Cherrie Kwok (University of Virginia): “Unsettling Tricks: E. Pauline Johnson’s Mohawk Artifice”

Dear Colleagues and Students,

You are cordially invited to a talk by Dr. Cherrie Kwok (University of Virginia) hosted by the Department of English Language and Literature.

Date: Thursday, January 30; Time: 5:30 pm (Reception starts at 5 pm)

Room: B 206

Title: “Unsettling Tricks: E. Pauline Johnson’s Mohawk Artifice”

 

Abstract: Sitting at the intersection of British Victorian Studies and Indigenous Studies, this talk examines poet-performer E. Pauline Johnson. Born to a Mohawk father and an English-Canadian mother, this talk argues that Johnson develops a metaleptic decadent poetics in order to subvert the settler colonial gaze in the nineteenth and twentieth centuries. Metalepsis (a playful rhetorical device in which one trope is slyly substituted for another) is typically associated with British decadent poets such as Algernon Charles Swinburne, who used the device in order to advance the fin de siècle’s commitment to “art for art’s sake.” Yet the device in Johnson’s hands becomes a powerful strategy for undoing the rigid identity categories, stereotypes, and sociocultural expectations that the settler colonial gaze inflicts upon Indigenous peoples.

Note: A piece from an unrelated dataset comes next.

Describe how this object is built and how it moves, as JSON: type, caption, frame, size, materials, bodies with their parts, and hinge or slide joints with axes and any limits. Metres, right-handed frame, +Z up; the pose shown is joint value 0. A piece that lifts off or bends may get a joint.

The talk starts by contextualizing Johnson’s heritage as well as her connections to—and departures from—the British Decadent Movement, tracing her consequential 1894 trip to London where she met Swinburne and persuaded The Bodley Head, a publishing house that had made its name by publishing British decadent literature, to publish her début poetry collection, The White Wampum (1895). The talk goes on to examine her metaleptic poetics through a close reading of a dramatic monologue that she wrote in the collection and performed during her recital tours. The talk draws from research that was developed through the 2021 Northeast Victorian Studies Association’s Mentorship Program, and it is part of a larger book project that re-examines decadence in nineteenth and twentieth-century British and Global Anglophone literature from the standpoint of the 1804 Haitian Revolution—the world’s first and only successful slave-led rebellion.

 

Biographical note: Dr. Cherrie Kwok specializes in Global Anglophone literatures from the nineteenth century to the present (from the Caribbean, East Asia, South Asia, and Indigenous nations) and Race and Empire studies. She received her PhD in English from the University of Virginia in 2024, where she is currently a Research Associate and Lecturer. Her work has appeared in Victorian Studies, Zeitschrift für Anglistik und Amerikanistik, and Volupté: An Interdisciplinary Journal of Decadence Studies.